The question is whether Starlink's growth trajectory justifies the overall valuation, or whether you need to believe in the full SpaceX vision to make the numbers work. I'd want to see the segment-level financials before forming a strong view, and it's not clear yet how granular the S-1 disclosure gets on that front.
So what does this all mean. Honestly, the SpaceX IPO is probably going to go fine in the short term. There's enough institutional appetite, enough genuine business substance, and enough cultural momentum around the company that the listing will almost certainly be seen as a success by the metrics that get reported. The stock will probably pop. People will write breathless articles. A lot of people who've worked there for years will become millionaires, and good for them, they built something real.
But the longer-term question, the one that matters more to me, is whether SpaceX as a public company can sustain the expectations that have been built up around it over the last decade of private funding. That's a harder question. Public markets are impatient in ways that private investors, who can afford to wait, are not. Quarterly earnings calls have a way of making long-term visions feel very far away.

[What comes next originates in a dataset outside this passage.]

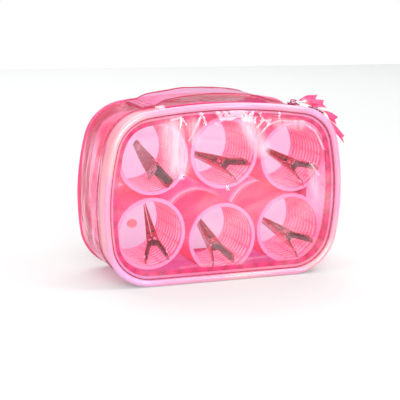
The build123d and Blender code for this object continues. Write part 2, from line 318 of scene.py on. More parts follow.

I've been covering tech long enough to know that the companies which handle the transition from private darling to public company best are usually the ones that come in with some humility about what they know and what they don't, that set expectations carefully, and that have a core business generating real cash that can carry the weight of the story when the story gets harder to tell. Whether SpaceX fits that description, we'll find out soon enough.
In the meantime, read the S-1. All of it, if you can stand it. The lawyers put the important stuff in the footnotes.